At Pou Kapūa, we discussed how Māori ways of knowing the world relate bodies of authority to people, land, and nature through shared ancestors of deep time and ngā atua – the members of the Māori pantheon who represent both historical/traditional figures and current sources of authority or bodies of professional skill – many of whom constitute Pou Kapūa. Expert practitioners (tohunga) offer spiritual leadership through mastery of such knowledge. Encoding and representing such knowledge within the relations fundamental to Māori learning is not practised primarily as an exercise of oratory prowess or linguistic abstraction but realized through art-making – historically, the carving of wood and stone (whakairo), weaving of garments and wall panels (rāranga), and symbolic tattoo (tā moko). The term ‘rāranga whakairo’ combines the names of two vital crafting practices to describe the weaving together of multiple worldviews. In these knowledge practices, materials are not purely cordage or substrates for woven or incised marks, nor are tools merely utensils. Instead, materials and tools are themselves agents that generate meaning in dialogue with the craft artist. The tohunga is the revealer of their multiple signs (tohu), which are themselves communications between tangata (humankind), tūpuna (ancestors), and atua.
Research terminology extends this conceptual purchase. ‘Research’ is ‘mahi rangahau’, a composite term describing mahi (work with purpose) as a craft process of weaving together for revelation and insight, not simply the assembly or juxtaposition of facts and commentary. ‘Rangahau’ combines [rā]ranga (to weave together the many facets of inquiry, including communities of interest and engagement) with hau (reciprocity – to give back). To research well is to live the fundamental values of kaitiakitanga (care in stewardship), manaakitanga (care in hosting), and hauora (reciprocity and wellbeing), extending beyond humankind to the natural and ancestral worlds.
Principles of mahi rangahau, mātauranga atua (ancestral knowledge systems), and pūkenga whakairo (proficiency in carving) informed the practical activity of the wānanga contributing to the restoration of Pou Kapūa, embodying both the epistemological and ontological implications of representing the relations of atua and tūpuna through the exercise of craft.
These elements draw attention to how AI research dissociates its products from the materials they are composed of, hiding craft elements such as source code and consoles where the human agency of construction could have been revealed. The visual and embodied forms of knowledge in Pou Kapūa contrast with computer science traditions, where an algebraic interpretation of knowledge comprises textual symbol streams. If knowledge co-evolves with its representation, future AI's resilience may rely on recognizing alternatives like mātauranga Māori.

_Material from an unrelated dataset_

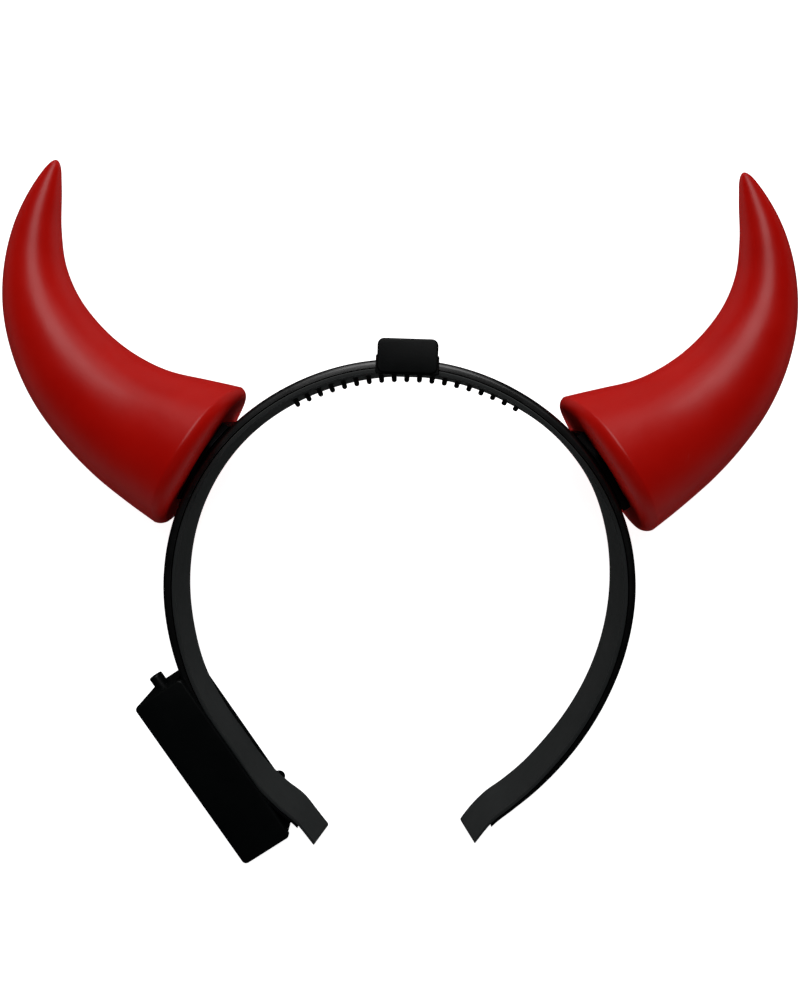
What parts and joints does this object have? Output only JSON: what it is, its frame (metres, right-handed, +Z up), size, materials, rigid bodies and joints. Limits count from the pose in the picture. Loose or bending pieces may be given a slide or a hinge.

While comparisons are possible, especially for practitioners familiar with AI's construction, can these encounters between distinct knowledge systems be truly generative? Mātauranga Māori knowledge systems have already contributed to understanding the qualities and potential of photographic, film, and sound recordings (e.g. Barclay, 2005; Ngata et al., 2021) and to critical studies of digital technologies and taonga (e.g. on kaupapa Māori modelling of IT artefacts, Shedlock and Hudson, 2022; on radio waves as taonga, Te Huarahi Tika Trust n.d.).
The expansive generativity of whakapapa accommodates material and technical innovations as recently revealed forms of knowledge or ways of knowing already under the dominion of atua. This suggests how to maintain hauora, the holistic value of wellbeing within a social and ecological context. Māori digital understandings have much to offer towards reimagining AI beyond colonial categories of data as raw material (Ricaurte, 2019). However, with few exceptions, the AI industry has been slow to explore other ways of knowing and world-making beyond the Western philosophical canon.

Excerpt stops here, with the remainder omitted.